The cruise itself went well other than a couple people getting lost at the first stop on a shore excursion. They asked a street vendor for help and rather than directing them to where the vans park she helped them find the ship so they ended up walking all the way back to the ship on their own. The lesson here – if lost on an excursion stop, find someone who works at the place you are visiting rather than asking a street vendor for directions. And bring along the emergency number the ship provides in their daily newsletter because most places excursions go are not within walking distance of the ship. I’ve never known an excursion bus to leave without everyone on board before, but I suppose there is a limit to the time they can wait or spend looking for missing people.

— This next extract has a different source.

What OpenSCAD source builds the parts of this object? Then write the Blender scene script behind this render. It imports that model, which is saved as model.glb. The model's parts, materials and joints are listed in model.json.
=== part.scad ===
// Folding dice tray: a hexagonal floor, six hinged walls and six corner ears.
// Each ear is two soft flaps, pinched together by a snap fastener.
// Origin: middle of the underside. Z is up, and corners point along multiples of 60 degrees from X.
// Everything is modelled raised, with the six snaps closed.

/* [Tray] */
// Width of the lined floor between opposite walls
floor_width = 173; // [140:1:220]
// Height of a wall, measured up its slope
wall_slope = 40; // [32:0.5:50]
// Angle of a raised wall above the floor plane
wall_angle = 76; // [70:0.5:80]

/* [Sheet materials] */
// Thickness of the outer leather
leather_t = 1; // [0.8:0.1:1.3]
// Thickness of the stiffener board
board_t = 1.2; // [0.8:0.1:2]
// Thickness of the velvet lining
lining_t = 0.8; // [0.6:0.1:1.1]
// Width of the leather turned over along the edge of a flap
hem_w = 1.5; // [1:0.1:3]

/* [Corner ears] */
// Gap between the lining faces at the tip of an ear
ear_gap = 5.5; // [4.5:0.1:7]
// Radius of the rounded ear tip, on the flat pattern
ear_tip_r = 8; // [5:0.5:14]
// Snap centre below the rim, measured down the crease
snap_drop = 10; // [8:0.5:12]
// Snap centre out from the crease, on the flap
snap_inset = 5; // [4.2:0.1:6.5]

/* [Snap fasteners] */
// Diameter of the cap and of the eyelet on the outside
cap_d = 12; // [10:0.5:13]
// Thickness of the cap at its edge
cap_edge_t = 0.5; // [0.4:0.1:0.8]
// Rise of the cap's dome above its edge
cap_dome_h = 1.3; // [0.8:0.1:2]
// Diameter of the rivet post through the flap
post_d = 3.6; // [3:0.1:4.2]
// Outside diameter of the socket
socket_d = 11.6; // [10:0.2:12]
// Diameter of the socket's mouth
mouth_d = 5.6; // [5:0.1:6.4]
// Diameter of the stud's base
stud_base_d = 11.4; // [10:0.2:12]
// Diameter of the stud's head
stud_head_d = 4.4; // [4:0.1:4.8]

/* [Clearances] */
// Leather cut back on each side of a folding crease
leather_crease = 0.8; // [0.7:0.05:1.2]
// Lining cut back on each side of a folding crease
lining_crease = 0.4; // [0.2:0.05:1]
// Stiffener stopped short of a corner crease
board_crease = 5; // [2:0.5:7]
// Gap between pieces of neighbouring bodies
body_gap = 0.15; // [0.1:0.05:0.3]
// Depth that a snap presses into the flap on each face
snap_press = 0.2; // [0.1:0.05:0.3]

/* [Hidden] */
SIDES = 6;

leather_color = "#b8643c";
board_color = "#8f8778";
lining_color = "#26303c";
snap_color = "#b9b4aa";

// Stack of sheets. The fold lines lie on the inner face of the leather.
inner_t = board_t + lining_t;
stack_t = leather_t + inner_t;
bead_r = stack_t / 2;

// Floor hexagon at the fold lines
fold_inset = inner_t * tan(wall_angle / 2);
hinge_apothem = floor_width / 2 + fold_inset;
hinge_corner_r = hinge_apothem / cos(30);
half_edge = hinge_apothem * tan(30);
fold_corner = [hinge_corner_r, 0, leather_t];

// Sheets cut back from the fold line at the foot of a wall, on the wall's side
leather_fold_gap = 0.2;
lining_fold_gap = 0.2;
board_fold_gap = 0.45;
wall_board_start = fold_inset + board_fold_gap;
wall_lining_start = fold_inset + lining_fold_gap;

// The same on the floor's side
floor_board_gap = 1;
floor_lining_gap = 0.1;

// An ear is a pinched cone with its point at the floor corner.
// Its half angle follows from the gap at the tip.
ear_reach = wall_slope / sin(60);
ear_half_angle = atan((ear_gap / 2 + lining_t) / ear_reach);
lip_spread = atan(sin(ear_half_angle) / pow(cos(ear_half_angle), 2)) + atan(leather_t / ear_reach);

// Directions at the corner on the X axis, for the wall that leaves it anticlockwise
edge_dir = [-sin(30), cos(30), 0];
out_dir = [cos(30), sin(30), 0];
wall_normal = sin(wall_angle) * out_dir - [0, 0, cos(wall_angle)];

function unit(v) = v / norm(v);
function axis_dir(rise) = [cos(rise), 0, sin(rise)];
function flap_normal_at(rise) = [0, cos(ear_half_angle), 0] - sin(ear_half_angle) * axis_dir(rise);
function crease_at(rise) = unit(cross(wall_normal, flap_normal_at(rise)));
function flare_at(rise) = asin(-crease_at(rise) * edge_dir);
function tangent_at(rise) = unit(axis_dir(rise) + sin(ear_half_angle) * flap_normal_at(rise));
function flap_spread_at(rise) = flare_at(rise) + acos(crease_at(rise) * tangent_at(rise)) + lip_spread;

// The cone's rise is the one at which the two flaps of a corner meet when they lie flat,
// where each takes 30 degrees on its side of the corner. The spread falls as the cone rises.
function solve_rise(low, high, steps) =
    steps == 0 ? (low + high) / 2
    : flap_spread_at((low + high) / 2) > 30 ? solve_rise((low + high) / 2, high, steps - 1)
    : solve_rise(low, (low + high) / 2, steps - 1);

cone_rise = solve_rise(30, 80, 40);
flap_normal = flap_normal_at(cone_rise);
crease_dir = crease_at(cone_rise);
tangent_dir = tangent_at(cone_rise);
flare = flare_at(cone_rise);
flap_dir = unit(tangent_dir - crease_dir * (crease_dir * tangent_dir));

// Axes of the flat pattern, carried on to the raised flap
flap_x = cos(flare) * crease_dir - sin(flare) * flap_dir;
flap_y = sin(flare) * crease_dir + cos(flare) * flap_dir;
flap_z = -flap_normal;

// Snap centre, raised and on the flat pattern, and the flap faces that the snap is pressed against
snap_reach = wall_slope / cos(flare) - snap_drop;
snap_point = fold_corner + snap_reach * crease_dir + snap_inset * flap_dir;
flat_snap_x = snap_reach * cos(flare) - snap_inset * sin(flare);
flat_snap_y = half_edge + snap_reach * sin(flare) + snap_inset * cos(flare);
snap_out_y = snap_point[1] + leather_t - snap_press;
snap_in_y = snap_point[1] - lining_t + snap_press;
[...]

When the trip ended we flew home standby. We did it last year and had no problem – but last year’s cruise ended midweek. This one ended on a Sunday. The only direct flight out wasn’t until 7pm, but had open seats. All earlier flights to other airports were full, and should we manage to get on we’d be stuck at the connecting airport as the departing flights there were also full. Although in retrospect, if you could get there, being stuck at an airport with more daily flights would be better than being stuck in Miami which had one. By 7pm the plane was full. We had to get a motel for the night. It took quite a few calls to local motels before we found one that had both a room available and an airport shuttle that didn’t cost an absolute fortune. Next day’s direct flight had lots of open seats, and nothing was available earlier to any other airport. Once again by flight time it had filled up. It also had weight and balance issues so rather than standby passengers getting on, other passengers got bumped. That day we were able to catch a later flight to Dallas. After a long cold night at the Dallas airport we finally got a flight home the next morning. One last lesson learned – don’t fly standby out of Miami on a Sunday.